Trust requires Humility and Docility

During Formation one of the points that they emphasized was a docility towards the Holy Spirit, and a Humility - a recognition that I don’t know what is best for me.  Docility - is an openness to accept that God works in our lives in ways that we don’t perceive.  That means that when we work with one another we recognize that things won’t always go the way we want them to go. 


Trust leads to Faith

Knowing that progress in our Journey towards Christ is measured over long time spans means that we need to reflect from time to time to determine - am I walking with the Lord in a way that leads us to Holiness.  As we reflect we can begin to see if that is true or not.


When we Trust that Christ is with us, and then we experience that He is truly with us - not as we want Him to be, but as He truly is, in His own way our relationship with God changes, it grows and we are transformed, and changed by that encounter.  In that way we as His disciples grow more and more to imitate Him.


Do we have the confidence that the wise men had to set out on a journey to encounter Christ?

The wisemen from the east had to in some way struggle with these questions - The King of Heaven is being born.  Do we trust God that he would invite us, pagans into His story?  That he would use us, pagans to proclaim his goodness, his mercy and his love?


When they get to Jerusalem, where this King should be, and not find them - did they Trust God - He is not here where we expected, and in the way we expected.  Do we trust Herod, and the scribes of the Law?


It is interesting to note that the star that appears at the birth of Christ is not visible from Jerusalem, yet when they move forward again from Jerusalem the star re-appears and leads them on to Bethlehem where they encounter the Messiah, and offer him their gifts of Gold, Frankincense and Myrrh.


When we Encounter Christ - we are converted and our paths change.

When the wise men encountered the Lord, their lives were altered.  They worshiped him, gave him gifts and then returned to their homes by a different path - avoiding Herod.  Having known Christ, the Messiah their world view is different and upon returning home they began to prepare the way for the Church in their own homes.

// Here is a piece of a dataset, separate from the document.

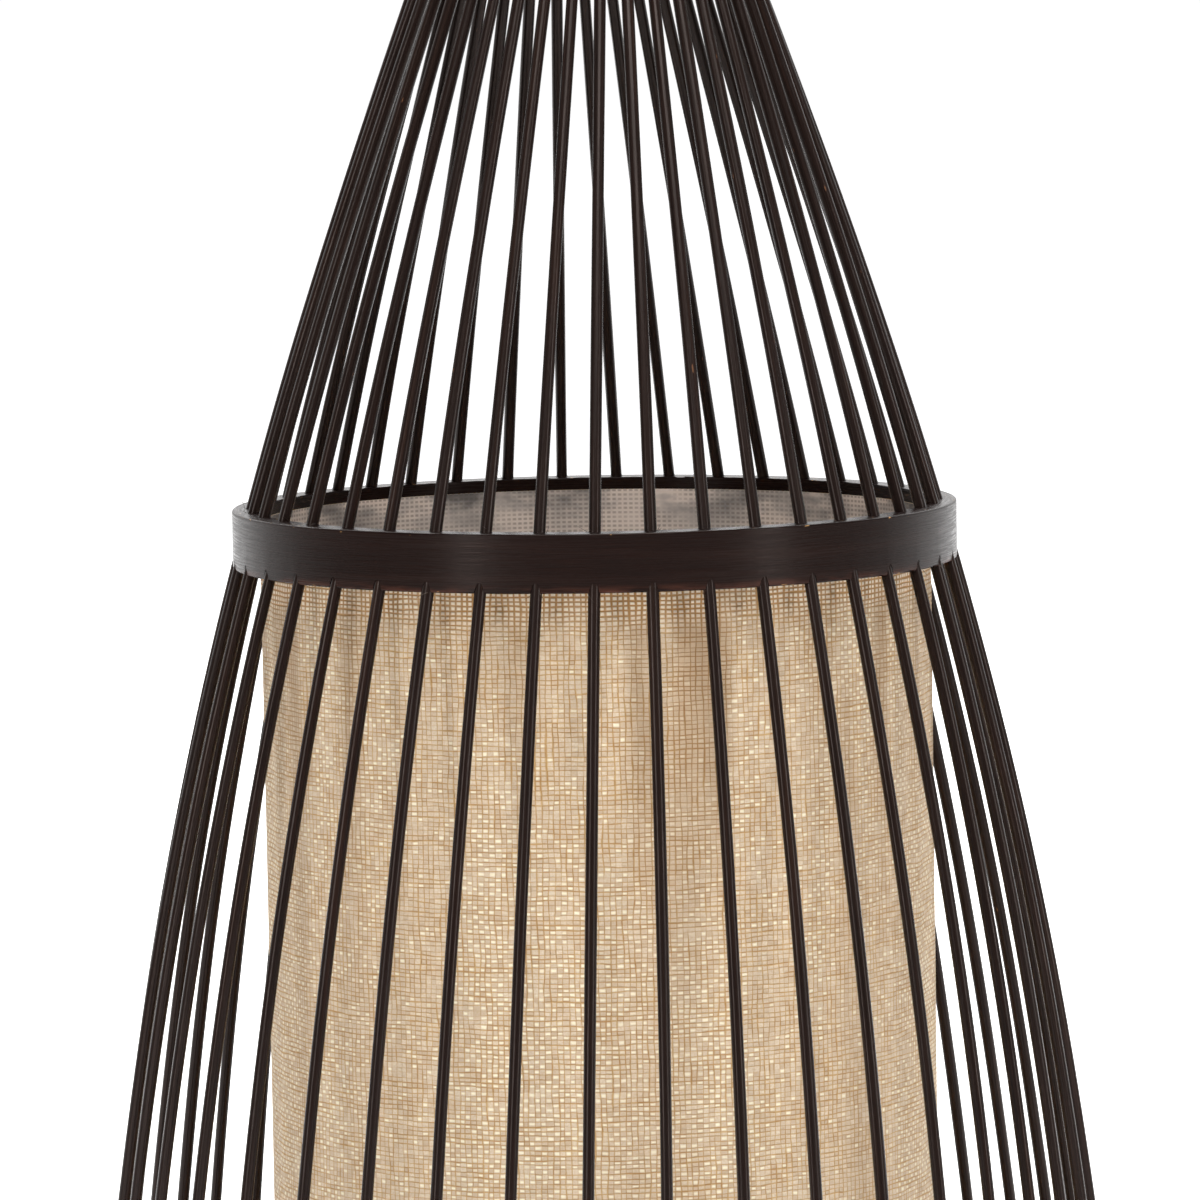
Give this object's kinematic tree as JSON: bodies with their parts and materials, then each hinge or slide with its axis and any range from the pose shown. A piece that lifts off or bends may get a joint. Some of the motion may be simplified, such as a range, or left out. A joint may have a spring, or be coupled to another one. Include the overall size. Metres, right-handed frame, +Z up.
{
  "type": "bamboo lantern lamp",
  "caption": "Free-standing lantern lamp: dark bent bamboo rods through wooden hoops, with a linen drum shade and a screw-in bulb inside.",
  "frame": {"origin": "centre of the base hoop's lower face, on the floor", "axes": "+Z up along the lamp's axis, -Y is the front, +X to the right seen from the front"},
  "size_m": [0.357, 0.357, 0.6],
  "materials": {
    "bamboo": "dark brown-black stained bamboo, satin",
    "hoop_wood": "dark brown-black stained bent wood, glossy, fine grain",
    "slat_wood": "dark stained wood, satin",
    "steel": "zinc plated",
    "linen": "natural linen, open plain weave",
    "liner": "translucent lampshade film",
    "black_plastic": "moulded black, satin",
    "porcelain": "glazed porcelain",
    "brass": "bright",
    "dark_glass": "black lamp glass",
    "nickel": "rolled thread shell",
    "clear_glass": "clear blown glass",
    "filament": "drawn wire"
  },
  "bodies": {
    "cage": {"rod_01": "bamboo", "rod_02": "bamboo", "rod_03": "bamboo", "rod_04": "bamboo", "rod_05": "bamboo", "rod_06": "bamboo", "rod_07": "bamboo", "rod_08": "bamboo", "rod_09": "bamboo", "rod_10": "bamboo", "rod_11": "bamboo", "rod_12": "bamboo", "rod_13": "bamboo", "rod_14": "bamboo", "rod_15": "bamboo", "rod_16": "bamboo", "rod_17": "bamboo", "rod_18": "bamboo", "rod_19": "bamboo", "rod_20": "bamboo", "rod_21": "bamboo", "rod_22": "bamboo", "rod_23": "bamboo", "rod_24": "bamboo", "rod_25": "bamboo", "rod_26": "bamboo", "rod_27": "bamboo", "rod_28": "bamboo", "rod_29": "bamboo", "rod_30": "bamboo", "rod_31": "bamboo", "rod_32": "bamboo", "rod_33": "bamboo", "rod_34": "bamboo", "rod_35": "bamboo", "rod_36": "bamboo", "rod_37": "bamboo", "rod_38": "bamboo", "rod_39": "bamboo", "rod_40": "bamboo", "rod_41": "bamboo", "top_hoop": "hoop_wood", "mid_hoop": "hoop_wood", "base_hoop": "hoop_wood", "slat_across": "slat_wood", "slat_along": "slat_wood", "cord_nipple": "steel", "nipple_nuts": "steel", "shade_fabric": "linen", "shade_liner": "liner", "holder_cap": "black_plastic", "holder_body": "black_plastic", "holder_insert": "porcelain", "holder_shell": "brass", "holder_contact": "brass"},
    "bulb_carrier": {"bulb_tip": "brass"},
    "bulb": {"bulb_insulator": "dark_glass", "bulb_cap": "nickel", "bulb_glass": "clear_glass", "bulb_filament": "filament"}
  },
  "joints": [
    {"name": "bulb_lift", "type": "slide", "parent": "cage", "child": "bulb_carrier", "axis": [0, 0, 1], "range_m": [0, 0.0218]},
    {"name": "bulb_turn", "type": "hinge", "parent": "bulb_carrier", "child": "bulb", "pos_m": [0, 0, 0.06], "axis": [0, 0, 1], "range_deg": [0, 2160]}
  ],
  "couplings": [
    {"joint": "bulb_lift", "follows": "bulb_turn", "m_per_rad": 0.00057757}
  ]
}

Where do we encounter Christ?  In the Scriptures, In the Eucharist and in one another.

In that same way, when we encounter Christ He changes the trajectories of our lives.  As I reflect on my time here at St. Anthony’s I see that I have encountered Christ in my ministry here in many ways.  


  • I have encountered the diversity of the Church, a glimpse of heaven with enthusiasm - in how we worship God.

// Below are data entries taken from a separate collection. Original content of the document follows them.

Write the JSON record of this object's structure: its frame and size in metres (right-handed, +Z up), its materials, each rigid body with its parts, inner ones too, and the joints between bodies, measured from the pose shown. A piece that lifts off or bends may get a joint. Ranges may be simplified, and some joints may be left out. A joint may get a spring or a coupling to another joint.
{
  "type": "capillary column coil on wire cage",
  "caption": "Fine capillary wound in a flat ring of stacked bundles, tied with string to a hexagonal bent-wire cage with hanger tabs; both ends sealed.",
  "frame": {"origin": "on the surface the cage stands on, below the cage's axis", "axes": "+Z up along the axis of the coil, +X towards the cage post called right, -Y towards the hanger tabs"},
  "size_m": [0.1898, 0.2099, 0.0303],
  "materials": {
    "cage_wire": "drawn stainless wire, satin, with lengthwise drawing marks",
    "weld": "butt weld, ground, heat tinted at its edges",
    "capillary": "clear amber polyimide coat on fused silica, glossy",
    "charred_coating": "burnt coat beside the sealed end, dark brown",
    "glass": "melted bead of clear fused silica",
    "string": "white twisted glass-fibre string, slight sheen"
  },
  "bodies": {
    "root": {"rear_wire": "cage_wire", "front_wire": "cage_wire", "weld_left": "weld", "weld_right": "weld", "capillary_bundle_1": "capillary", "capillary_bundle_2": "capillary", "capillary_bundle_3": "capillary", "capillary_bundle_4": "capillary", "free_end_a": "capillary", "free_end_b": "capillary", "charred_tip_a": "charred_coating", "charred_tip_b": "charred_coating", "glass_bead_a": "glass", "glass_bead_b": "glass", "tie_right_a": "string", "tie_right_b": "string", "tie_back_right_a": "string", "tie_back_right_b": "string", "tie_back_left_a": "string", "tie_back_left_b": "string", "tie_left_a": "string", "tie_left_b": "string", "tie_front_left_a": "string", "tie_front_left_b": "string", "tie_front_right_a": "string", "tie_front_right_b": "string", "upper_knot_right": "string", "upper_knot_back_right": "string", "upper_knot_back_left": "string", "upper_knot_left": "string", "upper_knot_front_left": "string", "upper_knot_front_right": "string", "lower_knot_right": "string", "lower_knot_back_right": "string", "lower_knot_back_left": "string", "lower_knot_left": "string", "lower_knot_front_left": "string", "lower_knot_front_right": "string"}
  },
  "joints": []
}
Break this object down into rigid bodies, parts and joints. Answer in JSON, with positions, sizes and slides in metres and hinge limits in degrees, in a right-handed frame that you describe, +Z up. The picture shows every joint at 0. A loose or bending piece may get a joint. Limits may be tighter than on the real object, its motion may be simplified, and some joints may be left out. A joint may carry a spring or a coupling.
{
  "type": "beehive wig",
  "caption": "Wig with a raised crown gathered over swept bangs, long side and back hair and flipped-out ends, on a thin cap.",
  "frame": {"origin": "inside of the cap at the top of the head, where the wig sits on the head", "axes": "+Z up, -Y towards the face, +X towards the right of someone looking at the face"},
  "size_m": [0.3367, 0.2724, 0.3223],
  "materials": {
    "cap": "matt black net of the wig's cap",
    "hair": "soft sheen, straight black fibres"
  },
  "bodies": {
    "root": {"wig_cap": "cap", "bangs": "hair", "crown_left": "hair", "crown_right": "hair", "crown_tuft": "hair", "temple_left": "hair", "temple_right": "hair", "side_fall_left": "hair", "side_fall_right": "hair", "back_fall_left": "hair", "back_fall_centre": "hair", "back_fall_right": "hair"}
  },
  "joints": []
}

  • I have encountered piety - in visiting the sick, aged and dying.

  • I have encountered honesty - in sinners confronting their own weaknesses.

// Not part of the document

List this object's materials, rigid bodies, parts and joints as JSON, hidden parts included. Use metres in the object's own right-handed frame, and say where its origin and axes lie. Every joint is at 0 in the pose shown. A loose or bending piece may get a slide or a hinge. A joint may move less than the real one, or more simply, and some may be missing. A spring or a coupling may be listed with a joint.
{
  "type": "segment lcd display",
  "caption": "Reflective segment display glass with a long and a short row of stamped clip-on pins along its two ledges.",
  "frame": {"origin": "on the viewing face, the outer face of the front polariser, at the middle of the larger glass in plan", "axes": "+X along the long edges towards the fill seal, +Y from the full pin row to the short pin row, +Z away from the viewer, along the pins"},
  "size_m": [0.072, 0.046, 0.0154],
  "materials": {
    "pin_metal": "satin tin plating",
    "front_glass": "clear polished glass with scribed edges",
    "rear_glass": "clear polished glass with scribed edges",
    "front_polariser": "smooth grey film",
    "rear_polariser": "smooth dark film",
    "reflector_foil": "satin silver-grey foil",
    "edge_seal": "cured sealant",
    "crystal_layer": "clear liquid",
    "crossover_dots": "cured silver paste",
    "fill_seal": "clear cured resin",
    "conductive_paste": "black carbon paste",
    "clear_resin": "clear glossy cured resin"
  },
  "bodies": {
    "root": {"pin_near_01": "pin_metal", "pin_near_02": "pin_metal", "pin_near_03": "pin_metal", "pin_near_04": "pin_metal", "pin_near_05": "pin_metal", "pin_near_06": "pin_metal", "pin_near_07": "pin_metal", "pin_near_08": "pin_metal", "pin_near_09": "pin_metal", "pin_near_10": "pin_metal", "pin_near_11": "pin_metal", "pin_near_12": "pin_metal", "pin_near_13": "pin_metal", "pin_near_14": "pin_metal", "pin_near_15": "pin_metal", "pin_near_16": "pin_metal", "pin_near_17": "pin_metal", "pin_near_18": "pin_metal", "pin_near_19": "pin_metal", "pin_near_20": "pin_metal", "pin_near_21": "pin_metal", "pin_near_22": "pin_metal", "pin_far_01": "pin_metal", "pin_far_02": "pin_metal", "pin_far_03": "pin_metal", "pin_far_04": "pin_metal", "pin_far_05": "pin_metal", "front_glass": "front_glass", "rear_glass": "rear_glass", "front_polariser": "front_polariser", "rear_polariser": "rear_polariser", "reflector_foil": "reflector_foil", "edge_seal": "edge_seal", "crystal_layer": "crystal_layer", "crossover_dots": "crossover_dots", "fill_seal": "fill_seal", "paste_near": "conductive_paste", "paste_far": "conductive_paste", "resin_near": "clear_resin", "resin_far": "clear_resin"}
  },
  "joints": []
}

  • I have encountered devotion - in the many different communities of this parish that strive to serve God.


The Last Altar Server Class

This past Tuesday I taught my last Altar Server Class.  Afterwards I had a moment of heartfelt prayer before the tabernacle.  My heart was filled with both sadness and gratitude.  Sadness because I am leaving you. [PAUSE] Gratitude for the relationships we have had over the years.  Gratitude for the ways that I have been able to witness the presence of Christ working among you.


Archbishop Chaput…

I was ordained a Deacon by Archbishop Chaput.  In his final Mass at the Cathedral, he shared the following farewell address which I think is fitting for today’s occasion.


“Next month I will be offering the mass … for a new people - but how can I forget you?  So I promise you I am going to remember you in my prayers.  I ask you to remember me.  


And then when we meet again, I am sure I will meet some of you before this, but when we meet again, at the end of time, before the judgment seat of God, we will be able to claim one another as partners in God's great merciful act of salvation.”  


What God has begun in us, we ask Him to bring to completion."